Often, they've found, it can pay off. "I was a brand-new DJ," says Sarah Noah, nocturnally known as DJ Plush, as she recalls the creation of the Ottawa collective Chicks with Decks. "I wanted to do a club night, and one of the guys I was working with suggested I do a female thing because I would have something unique as opposed to the usual DJ night that goes on everywhere."
Over the three-year life of Chicks with Decks, the collective moved from Tuesday gigs at Ottawa nightspots the Well and Soho, to the choice Friday slot. And while Chicks with Decks folded late last year, some see that as a sign that girl groupings in any one particular locale are necessary for a limited time only. "It really served as a great steppingstone for all of us," says Noah. "Now we're known and getting bookings everywhere else."
Indeed, not every female DJ even agrees with the idea of collectivization. That's particularly true of techno maven Misstress Barbara (Barbara Bonfiglio), the Montreal DJ and producer who has catapulted to global fame.
"[Journalists] write 'queen of techno' or 'best female DJ in the world,' " she rues. "To me ... it' s a restricted compliment, like you're the most intelligent of the idiots."
Bonfiglio has released multiple records, signed to American label, Moonshine, and even started her own successful label, Relentless Music. And she did it all without the help of a single girl group. "I'm the living proof," she asserts, "that you can make it with talent."
Still, there's no question that some women have enjoyed getting support from their female peers. It's a support that has often been helped along by the Internet, from the Web 'zine pinknoises.com to the Australian site femmebots.com.

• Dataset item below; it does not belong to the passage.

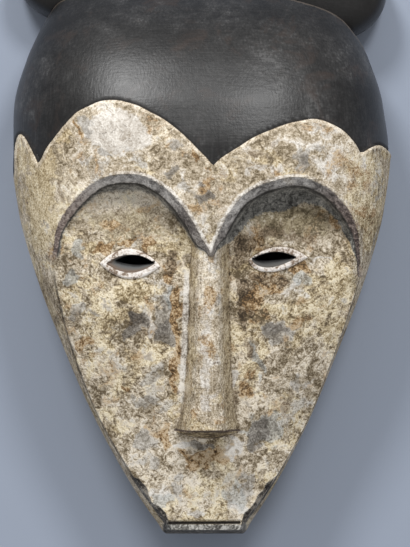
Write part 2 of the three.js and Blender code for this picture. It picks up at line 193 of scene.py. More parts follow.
crownLine = [(-150, 60), (-140, 108), (-126, 138), (-114.3, 154.5), (-102.5, 167.1), (-67.4, 179),
             (-20, 181.5), (25, 175.5), (67.4, 166.7), (98.2, 156.1), (114.3, 140), (128, 118), (140, 90),
             (150, 60)]

hair = {
    "lobes": [{"at": (-92.2, 189.4), "radius": (46.1, 36)}, {"at": (92.2, 175.3), "radius": (46.1, 36)}],
    "lobeThickness": 46,
    "lobeProfile": [(0.93, 0), (0.99, 0.2), (1, 0.45), (0.97, 0.68), (0.88, 0.86), (0.7, 0.96),
                    (0.4, 0.995), (0.02, 1)],
    "lobeSides": 96,
    "bandTop": along([(-95, 219), (-60, 209), (-10, 191), (20, 188), (60, 196), (95, 206)]),
    "bandThickness": 40,
    "bandFrom": 150,
    "bandReach": 95,
    "bandCut": (2, 6),
    "rounding": 9,
}

hollow = {
    "start": head["chinEnd"] + 2.2 * head["wall"],
    "end": 166,
    "squareness": 3.8,
    "ends": 40,
    "crownShare": 0.35,
    "chinShare": 0.6,
    "widthShare": 0.3,
    "foreheadWall": 1.15,
    "faceWall": 1.35,
    "foreheadFrom": 5,
    "foreheadTo": 55,
    "faceTop": 60,
}

# how low and how high the cutting tools reach; the hollow's top follows the face
toolReach = {"crown": (-10.0, 200.0), "eye": (20.0, 135.0), "hollow": -20.0}


def headHeight(x, y):
    across = np.clip(np.abs(x - head["middle"](y)) / head["halfWidth"](y), 0, 1)
    power = head["squareness"](y)
    belly = head["belly"](y)
    return belly + (head["front"](y) - belly) * (1 - across ** power) ** (1 / power)


def faceHeight(x, y):
    fromMiddle = x - head["middle"](y)
    fall = face["fall"](y) * np.abs(fromMiddle / face["jaw"](y)) ** 2.2
    beside = (np.abs(x) - face["socketX"]) / face["socketRadius"]
    socket = np.hypot(beside, (y - face["socketY"]) / face["socketRadius"])
    return face["middle"](y) - face["lean"] * fromMiddle - fall - face["socketDepth"] * np.exp(-socket ** 2)


# Lines of the carving, with the small wander of a hand-held knife

wander = {"brow": 0.7, "cap": 0.6, "length": 14, "fade": 6}


def wandering(line, amount, seed):
    length = wander["length"]
    wanders = []
    for a, b in line:
        sideways = noise.noise(Vector((a / length, b / length, seed)))
        upwards = noise.noise(Vector((a / length, b / length, seed + 7)))
        wanders.append((sideways, upwards))
    fromStart = np.arange(len(line))
    fade = np.minimum(1, np.minimum(fromStart, fromStart[::-1]) / wander["fade"])[:, None]
    return line + amount * fade * np.array(wanders)


browSeeds = {"left": 3, "right": 5}
browLines = [wandering(smoothLine(brow[side], 240), wander["brow"], browSeeds[side]) for side in browSeeds]
browLine = np.vstack(browLines)
faceOutline = np.vstack([browLine, [(160, -36), (160, -250), (-160, -250), (-160, -22)]])
capLines = [wandering(smoothLine(line, 40 * len(line)), wander["cap"], seed)
            for seed, line in enumerate(capEdge, 11)]
capLine = np.vstack(capLines)
capOutline = np.vstack([capLine, [(160, 240), (-160, 240)]])
crownOutline = np.vstack([[(-150, -260)], smoothLine(crownLine, 300), [(150, -260)]])


def inside(outline, x, y):
    # whether each point lies inside a closed outline
    result = np.zeros(len(x), bool)
    ends = np.roll(outline, -1, axis=0)
    for (ax, ay), (bx, by) in zip(outline, ends):
        crosses = (ay > y) != (by > y)
        if crosses.any():
            result ^= crosses & (x < (bx - ax) * (y - ay) / (by - ay if by != ay else 1) + ax)
    return result


def distanceTo(line, x, y):
    # distance from each point to a line of close points, and the nearest point itself
    tree = KDTree(len(line))
    for i, (a, b) in enumerate(line):
        tree.insert((a, b, 0), i)
    tree.balance()
    found = [tree.find((a, b, 0)) for a, b in zip(x, y)]
    return np.array([d for _, _, d in found]), line[[i for _, i, _ in found]]


def signedDistance(line, outline, x, y):
    distance, nearest = distanceTo(line, x, y)
    return np.where(inside(outline, x, y), distance, -distance), nearest


def bow(share, skew=1.0):
    # rises from 0 to 1 and back, with its top nearer the start where skewed
    share = share ** skew
    return 4 * share * (1 - share)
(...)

Looking back on her own start in the business, Marisha Shegda, a 22-year-old Calgary DJ known as Lotus Queen, says that "it would have been nice to have a few more girls to bond with in town." Shegda, who runs the popular drum 'n' bass show Remote Emissions on the University of Calgary student radio station, CJSW, says that "that's where the Internet came in: I found this mailing list called sisterdjs, and it had girls on it from all over Canada and the U.S."
There are many reasons for women's minority status, nor the least of which is a concomitant lack of women in technological fields from computer programming to engineering. The mixing of dance tracks on two, and sometimes three, turntables, and dealing with sophisticated dance-club equipment, is an extremely complicated procedure.

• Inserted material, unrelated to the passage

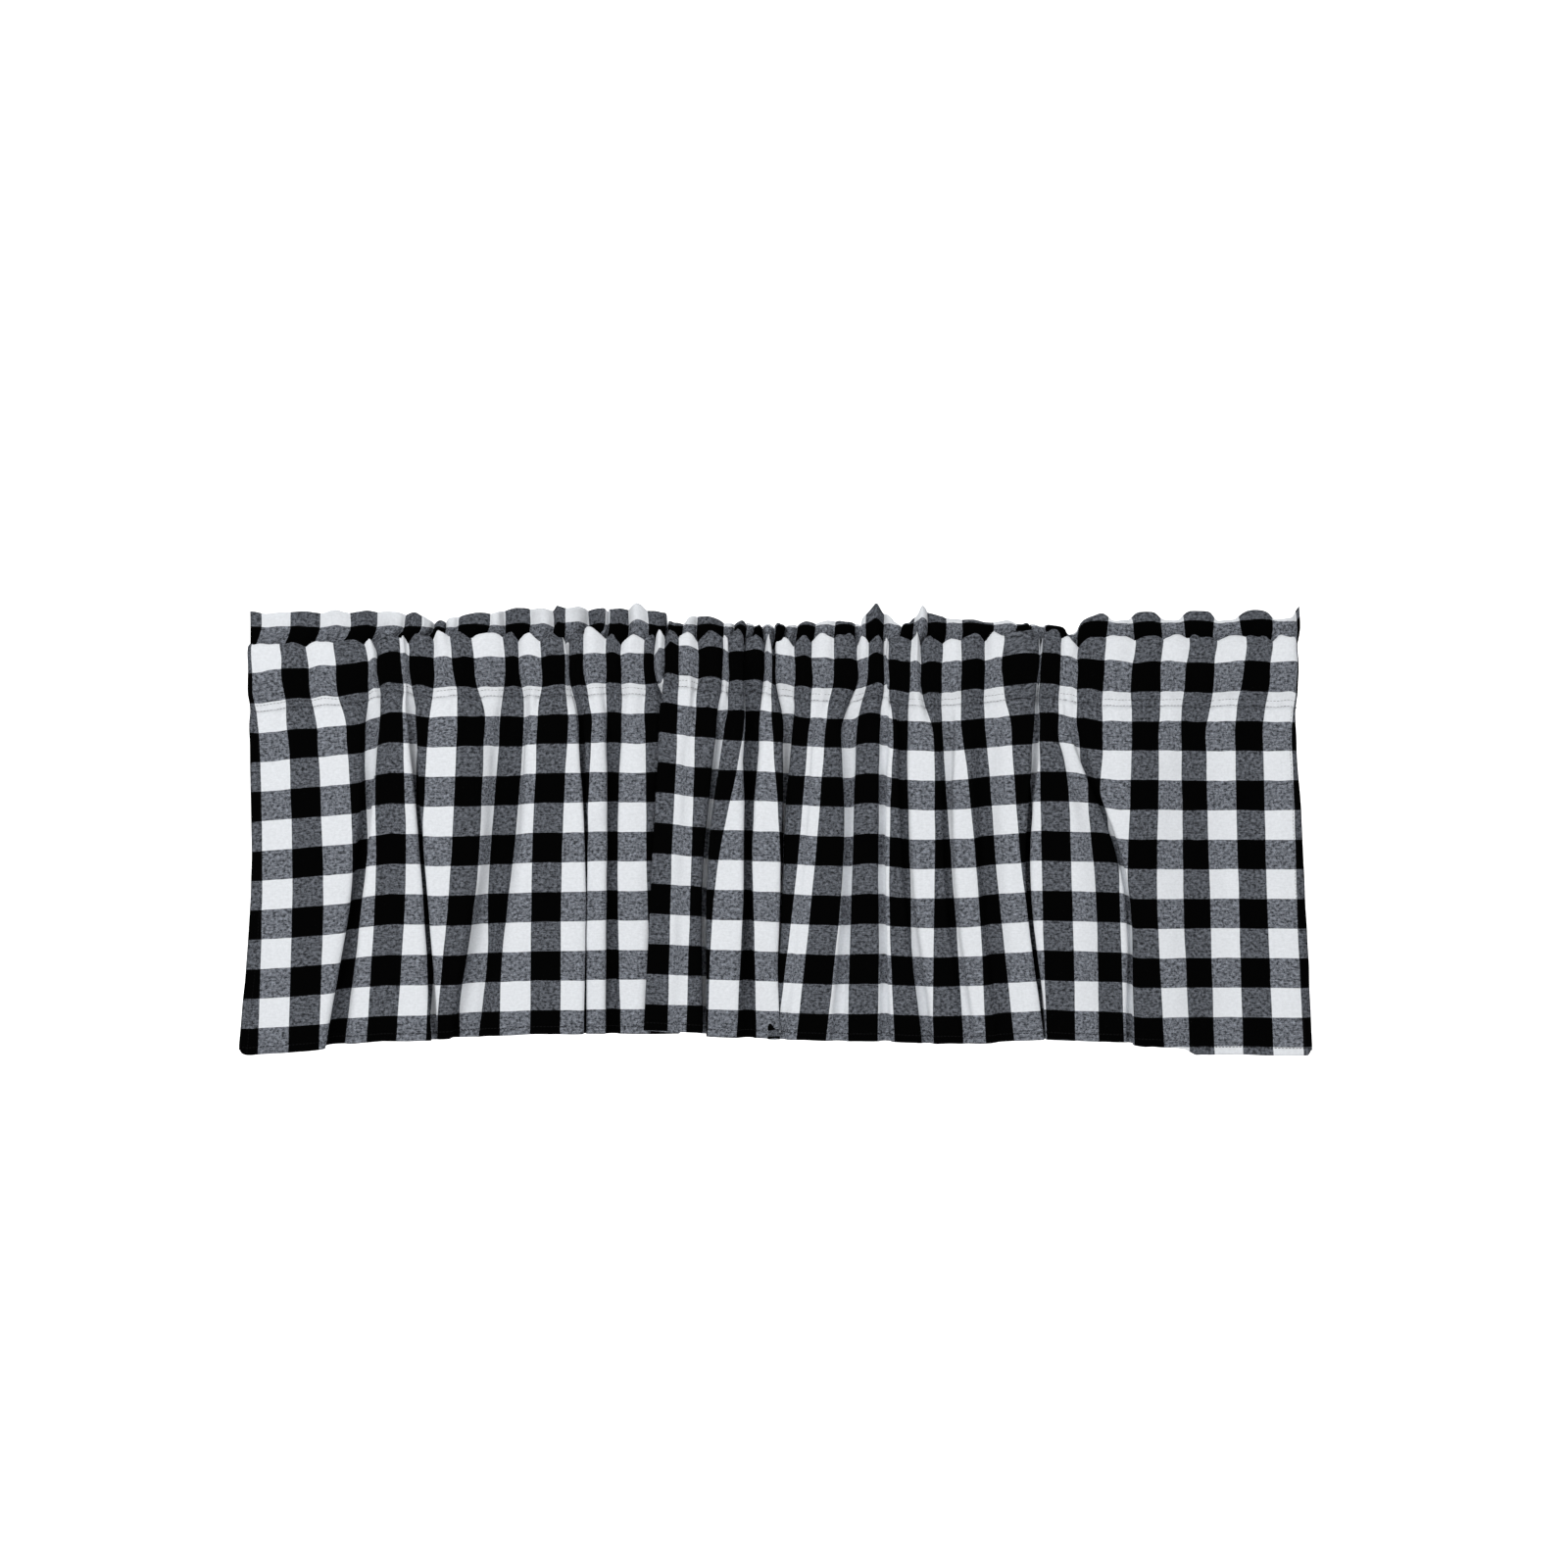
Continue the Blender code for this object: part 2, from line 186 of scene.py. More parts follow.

As for what women do with all that equipment, many observers also believe that gender plays a role, with women tending more to feel - and go with - the flow, as opposed to men's focus on beat mechanics.
"There just always seems to be a warmer vibe when there's a chick spinning," argues Ottawa's Noah. "Maybe there's a little bit more of a spiritual thing that goes on when a chick's on decks. . . . It seems to have more vibe in it, more groove."
Jane Walker, who co-directed last year's Canadian documentary Spinsters, has a more sociopolitical explanation for the differences. "Maybe because we're brought up aiming to please, women look at the crowd more. I don't know if women feel music more than men, or men are more technically minded than women, but I think that women are perhaps a little bit more willing to let their feelings guide what they do."
What promoters choose to emphasize is one example of how far women still have to go in the industry. Although DJ Rap, for one, a veteran of England's drum 'n' bass scene, obtained considerable mainstream fame when her 1999 album Learning Curve was released, a lot of hype was also whipped up concerning her considerable cleavage.
It's an aspect of the scene that draws the wrath of Bonflglio. Her disc Relentless Beats, Vol. 2, to be released on Feb. 12, boasts a cover photo of her fully clothed and from behind, in an attempt to draw attention away from her appearance. "Since the beginning, I knew exactly where I was going and I knew exactly what I hated," she says. "I never let anyone use my looks. I know I could sell more, but I don't care."
What she does care about, it seems, is playing music. And like many women in Canada's dance scene, she feels she'll only be truly accepted when the gender epithet is finally dropped.
Calgary's Shegda perhaps puts it best. "Why," she asks, "can't we simply be DJs?"